Turns out there’s a consensus on how to generally get from place to place in America. The interstate highway system mostly asks people to stay within the country and drive through the same shitty parts of the world as everyone else. It sets up regular little places to resupply, which in turn dot the highway with insultingly great frequency. It guides you through towns that seemingly exist solely to serve those poor fools stuck on the highway strip. It moves you along the same trails, time and time again, the same ugly settings littered with people who want easy trips along pre-determined routes.

The end result is a gray, polluted slog occasionally broken up by bits of beauty. Northern Wisconsin and Montana, for example, are beautiful beyond belief. Northern Idaho would be a perfect place if not for the bulk of people who live there. But Indiana, Ohio, eastern Washington and North Dakota are all depleted repositories of nature left out to dry by the side of our interstate highways. They’re drab, dying places strewn along the roadside.

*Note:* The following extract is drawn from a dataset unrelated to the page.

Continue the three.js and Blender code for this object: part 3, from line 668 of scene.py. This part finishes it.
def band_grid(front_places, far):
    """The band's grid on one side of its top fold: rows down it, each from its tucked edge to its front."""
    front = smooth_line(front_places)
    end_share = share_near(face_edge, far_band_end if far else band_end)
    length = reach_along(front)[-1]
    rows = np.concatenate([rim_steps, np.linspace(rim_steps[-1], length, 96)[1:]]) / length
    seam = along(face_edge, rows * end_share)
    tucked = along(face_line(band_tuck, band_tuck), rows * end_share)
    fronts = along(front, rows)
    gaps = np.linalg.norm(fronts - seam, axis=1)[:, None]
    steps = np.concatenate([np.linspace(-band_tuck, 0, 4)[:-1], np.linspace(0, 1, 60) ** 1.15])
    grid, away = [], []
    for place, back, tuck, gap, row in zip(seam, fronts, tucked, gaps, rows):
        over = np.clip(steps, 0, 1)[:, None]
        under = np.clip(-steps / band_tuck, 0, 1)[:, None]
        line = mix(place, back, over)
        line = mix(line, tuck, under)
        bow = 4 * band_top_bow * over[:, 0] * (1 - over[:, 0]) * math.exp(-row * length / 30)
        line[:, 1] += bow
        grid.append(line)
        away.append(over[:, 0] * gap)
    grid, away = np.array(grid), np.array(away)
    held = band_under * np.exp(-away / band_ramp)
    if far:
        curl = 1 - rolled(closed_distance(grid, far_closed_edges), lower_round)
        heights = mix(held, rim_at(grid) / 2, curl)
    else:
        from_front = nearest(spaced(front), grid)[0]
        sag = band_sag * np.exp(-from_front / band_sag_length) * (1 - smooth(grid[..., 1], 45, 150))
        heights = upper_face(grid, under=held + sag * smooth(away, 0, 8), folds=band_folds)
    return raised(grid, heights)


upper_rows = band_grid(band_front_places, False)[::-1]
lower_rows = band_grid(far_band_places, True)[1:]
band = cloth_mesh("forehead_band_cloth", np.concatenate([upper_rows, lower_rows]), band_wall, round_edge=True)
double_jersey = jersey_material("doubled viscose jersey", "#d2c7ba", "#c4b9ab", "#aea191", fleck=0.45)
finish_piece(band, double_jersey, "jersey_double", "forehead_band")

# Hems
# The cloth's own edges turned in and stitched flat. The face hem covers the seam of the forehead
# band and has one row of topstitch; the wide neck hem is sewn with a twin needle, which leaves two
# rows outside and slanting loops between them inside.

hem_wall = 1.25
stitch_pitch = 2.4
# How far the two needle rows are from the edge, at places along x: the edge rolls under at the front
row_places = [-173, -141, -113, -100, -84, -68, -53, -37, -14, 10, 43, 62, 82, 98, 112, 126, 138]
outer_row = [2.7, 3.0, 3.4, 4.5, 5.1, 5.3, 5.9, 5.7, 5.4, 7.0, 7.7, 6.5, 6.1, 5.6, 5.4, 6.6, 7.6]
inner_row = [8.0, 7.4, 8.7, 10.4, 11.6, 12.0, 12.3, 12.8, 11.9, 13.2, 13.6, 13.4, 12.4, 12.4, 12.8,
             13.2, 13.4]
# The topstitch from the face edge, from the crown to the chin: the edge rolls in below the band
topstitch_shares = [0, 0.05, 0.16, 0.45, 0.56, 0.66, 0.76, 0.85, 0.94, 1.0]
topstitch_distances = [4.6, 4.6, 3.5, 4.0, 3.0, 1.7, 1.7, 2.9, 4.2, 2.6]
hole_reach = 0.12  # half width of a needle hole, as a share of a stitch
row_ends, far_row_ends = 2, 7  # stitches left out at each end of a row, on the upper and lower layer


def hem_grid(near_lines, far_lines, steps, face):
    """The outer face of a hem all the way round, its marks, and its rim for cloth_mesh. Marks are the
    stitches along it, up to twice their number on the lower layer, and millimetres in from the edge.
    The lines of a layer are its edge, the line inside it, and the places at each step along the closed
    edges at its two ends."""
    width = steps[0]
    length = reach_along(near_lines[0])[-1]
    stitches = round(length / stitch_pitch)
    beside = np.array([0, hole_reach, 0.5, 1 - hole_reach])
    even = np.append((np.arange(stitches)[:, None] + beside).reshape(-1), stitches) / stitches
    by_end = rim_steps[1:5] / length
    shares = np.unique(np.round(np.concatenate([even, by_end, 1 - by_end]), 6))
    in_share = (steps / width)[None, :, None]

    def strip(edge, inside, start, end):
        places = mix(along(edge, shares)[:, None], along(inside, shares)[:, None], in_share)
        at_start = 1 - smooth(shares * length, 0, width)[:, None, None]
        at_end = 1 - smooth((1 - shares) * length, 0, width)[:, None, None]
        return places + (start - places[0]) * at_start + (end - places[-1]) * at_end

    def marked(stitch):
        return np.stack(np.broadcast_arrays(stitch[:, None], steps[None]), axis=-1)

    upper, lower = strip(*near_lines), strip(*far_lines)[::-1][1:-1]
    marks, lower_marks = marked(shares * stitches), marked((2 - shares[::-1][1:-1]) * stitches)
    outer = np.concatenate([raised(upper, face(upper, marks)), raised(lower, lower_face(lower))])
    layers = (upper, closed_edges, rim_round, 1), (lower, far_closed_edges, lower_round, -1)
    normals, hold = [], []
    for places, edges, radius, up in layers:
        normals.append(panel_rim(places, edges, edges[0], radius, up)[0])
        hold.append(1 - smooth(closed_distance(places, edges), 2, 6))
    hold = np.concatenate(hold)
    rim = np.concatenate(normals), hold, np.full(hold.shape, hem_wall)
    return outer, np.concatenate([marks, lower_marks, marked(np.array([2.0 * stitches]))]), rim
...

The first leg of my journey focused primarily on the prettier parts of that previous trip: mostly Montana and Idaho. When the time came for me to enter North Dakota I decided I’d change my route up and run along highway 212, a lovely, if desolate, strip of road running through the center of South Dakota. It treated me to some breathtaking visages, some amazing little towns cut off from the rest of the world, some surprisingly racism and a handful of surreal sights. For example, I saw a tractor parade holding up traffic just outside of Watertown, South Dakota. I have no idea what it was for, but the lead tractor had an American flag on his helm, so I can only assume it was general patriotism.

I ran into a snag when I was around one hundred miles from Minneapolis. A detour side-tracked me for a whole half an hour. In a ten hour day of travelling a half an hour might not seem like a lot, but it’s absolutely infuriating when you’re making your last big push for a particular leg of your journey and it comes out of nowhere. But it’s nothing compared to a ferry shutdown adding what could be an entire day to your travel time during the home stretch of your trip.

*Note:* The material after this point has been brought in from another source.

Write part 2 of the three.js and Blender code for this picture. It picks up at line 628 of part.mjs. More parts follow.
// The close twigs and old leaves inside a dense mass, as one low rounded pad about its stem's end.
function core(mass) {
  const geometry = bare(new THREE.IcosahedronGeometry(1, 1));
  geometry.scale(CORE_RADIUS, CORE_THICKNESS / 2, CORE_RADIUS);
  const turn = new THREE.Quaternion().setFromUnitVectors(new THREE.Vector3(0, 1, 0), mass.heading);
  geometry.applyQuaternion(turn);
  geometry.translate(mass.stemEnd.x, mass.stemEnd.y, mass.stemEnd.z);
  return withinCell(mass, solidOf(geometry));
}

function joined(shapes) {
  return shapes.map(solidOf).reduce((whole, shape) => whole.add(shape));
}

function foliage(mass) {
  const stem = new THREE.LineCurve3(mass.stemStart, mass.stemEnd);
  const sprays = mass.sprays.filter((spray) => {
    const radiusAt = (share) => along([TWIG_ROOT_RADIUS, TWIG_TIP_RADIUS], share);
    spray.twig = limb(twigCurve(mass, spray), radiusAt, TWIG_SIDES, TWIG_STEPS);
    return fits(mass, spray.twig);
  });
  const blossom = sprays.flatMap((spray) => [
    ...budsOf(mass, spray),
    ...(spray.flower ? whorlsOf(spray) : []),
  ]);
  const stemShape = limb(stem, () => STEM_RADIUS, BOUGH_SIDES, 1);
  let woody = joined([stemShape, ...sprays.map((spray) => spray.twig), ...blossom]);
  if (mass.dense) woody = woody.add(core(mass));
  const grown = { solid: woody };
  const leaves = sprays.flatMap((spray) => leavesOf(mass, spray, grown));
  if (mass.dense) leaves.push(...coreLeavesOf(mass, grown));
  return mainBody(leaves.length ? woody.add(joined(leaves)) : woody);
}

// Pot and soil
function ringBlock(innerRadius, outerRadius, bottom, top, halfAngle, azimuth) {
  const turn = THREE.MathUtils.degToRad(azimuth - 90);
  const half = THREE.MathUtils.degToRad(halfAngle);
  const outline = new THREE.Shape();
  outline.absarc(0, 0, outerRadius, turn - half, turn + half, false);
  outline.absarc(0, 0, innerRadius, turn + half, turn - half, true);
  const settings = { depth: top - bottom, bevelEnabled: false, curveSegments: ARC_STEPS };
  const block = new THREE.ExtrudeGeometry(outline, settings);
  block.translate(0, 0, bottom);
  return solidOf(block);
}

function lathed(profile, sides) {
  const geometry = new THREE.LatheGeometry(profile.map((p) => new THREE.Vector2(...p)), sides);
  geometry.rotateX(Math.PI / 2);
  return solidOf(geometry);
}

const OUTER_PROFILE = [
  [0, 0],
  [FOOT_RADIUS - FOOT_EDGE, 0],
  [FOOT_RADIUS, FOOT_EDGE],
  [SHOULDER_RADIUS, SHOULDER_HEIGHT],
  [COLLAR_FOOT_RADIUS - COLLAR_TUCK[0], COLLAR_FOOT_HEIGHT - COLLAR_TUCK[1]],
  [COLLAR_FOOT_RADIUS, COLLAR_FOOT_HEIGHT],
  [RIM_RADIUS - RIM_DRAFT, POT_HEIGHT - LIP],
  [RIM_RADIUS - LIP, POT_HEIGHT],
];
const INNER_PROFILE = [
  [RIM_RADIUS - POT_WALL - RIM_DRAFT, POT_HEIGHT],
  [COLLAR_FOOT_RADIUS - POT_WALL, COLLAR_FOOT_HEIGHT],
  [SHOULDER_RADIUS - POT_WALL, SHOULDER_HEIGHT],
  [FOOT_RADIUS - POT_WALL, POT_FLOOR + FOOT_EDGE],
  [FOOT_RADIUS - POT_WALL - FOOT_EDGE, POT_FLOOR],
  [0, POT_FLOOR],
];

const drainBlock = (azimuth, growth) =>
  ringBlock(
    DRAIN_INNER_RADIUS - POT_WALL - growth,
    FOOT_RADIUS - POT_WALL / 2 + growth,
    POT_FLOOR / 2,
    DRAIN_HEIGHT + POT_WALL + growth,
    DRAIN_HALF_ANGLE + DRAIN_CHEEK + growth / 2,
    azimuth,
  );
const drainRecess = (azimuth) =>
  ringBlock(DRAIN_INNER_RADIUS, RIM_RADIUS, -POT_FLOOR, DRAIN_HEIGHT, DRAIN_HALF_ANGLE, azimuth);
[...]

That’s exactly what my current diversion has done. But in addition to that I’ve found a really cool little coffee shop, a place that might as well have come out of a Charles Baxter novel. I’ve found a wonderful main street with all of the comforts of any big town, thrift stores and bars abounding. I’ve found a maritime museum I probably should visit that I definitely won’t. I’ve found a small town the like of which I never would’ve dreamed, filled with small town hippy kids and businesses that are closed on Monday. I’ve found pockets of culture that seem out of place, sights that make me think I’m still in St. Paul. I’ve found a place and had experiences I won’t forget.

I’ve driven a piddling seven hours today, which seems like an absurdly long period of time to any rational human being. But I’ve had to wait in this town for a total of eight hours just to catch my ferry, to put it all in perspective. That’s eight hours where I have to stay awake and stay occupied, eight hours where I smell like I’ve been driving for four days straight and eight hours where I’m walking around town smelling like I slept in a heat wave for the last two nights without air conditioning.

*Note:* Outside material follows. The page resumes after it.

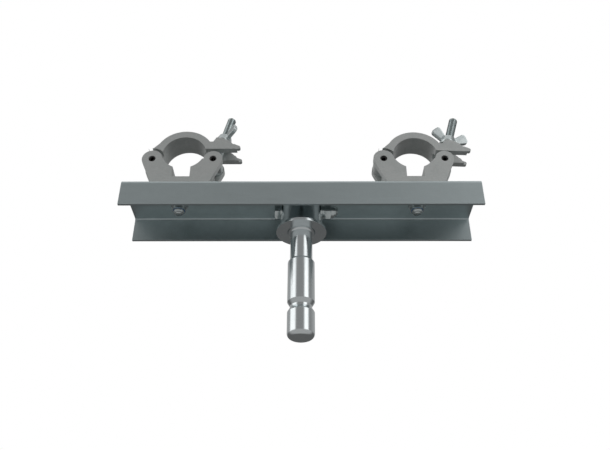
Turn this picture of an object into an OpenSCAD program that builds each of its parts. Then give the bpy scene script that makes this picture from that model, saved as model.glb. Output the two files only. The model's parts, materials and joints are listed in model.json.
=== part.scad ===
/* [Channel] */
// Length of the folded channel
channel_l = 383; // [330:1:480]
// Outside depth of the channel, front face to back face
channel_d = 75; // [62:1:110]
// Outside height of the front and back flanges
channel_h = 31.5; // [26:0.5:45]
// Thickness of the channel's sheet
sheet_t = 3; // [2:0.5:5]
// Inside radius of the two folds
fold_r = 2; // [1:0.5:5]

/* [Spigot] */
// Diameter of the spigot where a fitting slides on
spigot_d = 28; // [25:0.5:34]
// Length of the spigot below its shoulder
spigot_l = 85; // [70:1:120]
// Distance from the shoulder to the locking groove
groove_start = 46; // [38:1:56]
// Length of the locking groove along the spigot
groove_l = 11; // [9:0.5:14]
// Diameter at the bottom of the groove
groove_d = 22.6; // [18:0.2:24.6]
// Length of the flat bottom of the groove
groove_floor_l = 2.4; // [1:0.2:4]
// Diameter of the neck above the shoulder
neck_d = 23.4; // [19:0.2:24.4]
// Length of the neck, from the disc to the shoulder
neck_l = 37; // [30:1:50]
// Height of the chamfer at the shoulder
shoulder_h = 2.4; // [1:0.2:4]
// Height of the chamfer round the free end
end_chamfer_h = 5.2; // [2:0.2:6]
// Width of the chamfer round the free end
end_chamfer_w = 5; // [2:0.2:6]

/* [Sleeve] */
// Outside diameter of the sleeve that holds the spigot
sleeve_d = 45; // [42:1:52]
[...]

If I’d stuck to the interstate I’d be passing Chicago now. I’d likely be settling into a motel in Indiana or Ohio in a few hours, exhausted and cursing my luck to be stuck in such a shithole state. Instead I’m watching a psychosexual drama play out a few tables away between a group of college kids (who ostensibly aren’t fucking) hell-bent on reading each other’s text messages. I’m decompressing and taking in the middle of the country after a four day tear across the United States.

And I wouldn’t have found any of this if I hadn’t tried to wander off the path. If I hadn’t responded to each hurdle by wandering a little bit farther off each time. If I’d stuck to the trail set for me I’d be bored out of my skull, perfectly calm and collected and well on my way home. Instead I’m kind of a little lost, ostensibly still on the right track and planning to do some truly horrible shit to myself the next day. I’ve been enjoying my surreal journey, my trials and tribulations, and I’ve been appreciating Planes, Trains and Automobiles a little more with each passing hour. And I wouldn’t trade it for anything.

Does this relate to video games? Does it relate to stories? Of course. Stories are most interesting when they veer off the rails, when they enter unexpected territory and revel in it. Sometimes they don’t end up at their destination. Those are the best times, when stories come to new conclusions that we’d never dreamed of, conclusions we were completely unprepared for. I don’t think that’ll be happening to me. Maybe this will be my last will and testament, a document that will somehow survive my brutal murder by Canadian hill people and/or Mounties tomorrow. More likely I’ll just get home a little later than I would’ve liked. I might be tweaking a little when it happens, too.

For now this essay is just an aside, a cop out piece to fill in a weekend while I’m driving across the country. It’s a missive on just how strange and wonderful the middle of this country is, how fantastic it can be to get off the beaten path and how important it is to roll with life’s punches. Never step back from a side trail when it takes you off the path. No matter how it ends, you’ll never regret taking it after it’s happened. Or, if you do, at least you’ll have a good story.